In the previous post on Norwich department stores I mentioned the architectural practice of Augustus Frederic Scott three times, more even than local hero George Skipper – and Edward Boardman not at all. Who was this architect whose factory building was described by Pevsner as the most interesting in Norwich and of European importance? [1] He was also big in Cromer where my interest had been piqued by two turreted houses that could possibly be by AF Scott.

AF Scott 1854-1936. From [2]

Scott was born in 1854 in the south Norfolk village of Rockland St Peter. His father, Jonathan Scott, was a Primitive Methodist preacher. The Primitive Methodists – sometimes called ‘Ranters’ because of their enthusiastic style of preaching – proposed a return to the original form of Methodism practiced by John Wesley.

AF Scott was educated at the ‘old Commercial School’ in Norwich [3]. This seems to have been the King Edward VI Middle School, established in St George’s Street in 1862 as an offshoot to the King Edward VI School (Norwich School) in the cathedral precinct. The aim of the Commercial School was to prepare boys for industry and trade, in contrast to the more classical education offered by the main school. The school was sited in the west range of the Blackfriars’ cloisters; it had 200 pupils, paying a tuition fee of four guineas per annum [4]. Now it is part of Norwich University of the Arts.

The Commercial School in the cloisters of Blackfriars’ Priory. OS map 1884, courtesy of [5].

This complex of buildings comes down to us as the most complete medieval friary in England [6]. Its survival can be attributed to the fact that in 1540, during the Dissolution, Mayor Augustine Steward spent £80 to buy the site for the city.

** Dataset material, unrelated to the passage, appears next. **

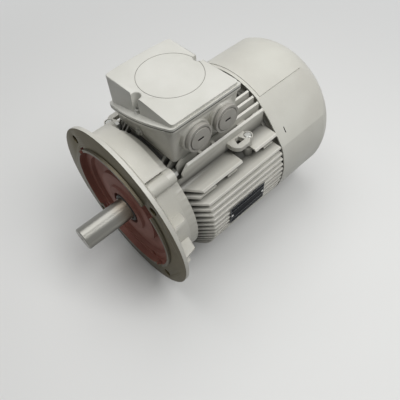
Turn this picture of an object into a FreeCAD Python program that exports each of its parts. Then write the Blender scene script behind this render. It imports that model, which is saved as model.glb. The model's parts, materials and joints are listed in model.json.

Apart from being requisitioned as stables during Kett’s Rebellion the two halls have been in municipal use ever since. St Andrews Hall was the nave of the Dominican priory and its design as a large unencumbered preaching hall ensured it remains as one our largest public spaces.

In 1861 the architect to the trustees of Norwich School, James S Benest, began renovations in preparation for the Commercial School that opened the following year. He faced the west elevation of the cloisters with polychrome brick [7]. His additions are in the Gothic Revival style, one of very few examples of its kind in the city.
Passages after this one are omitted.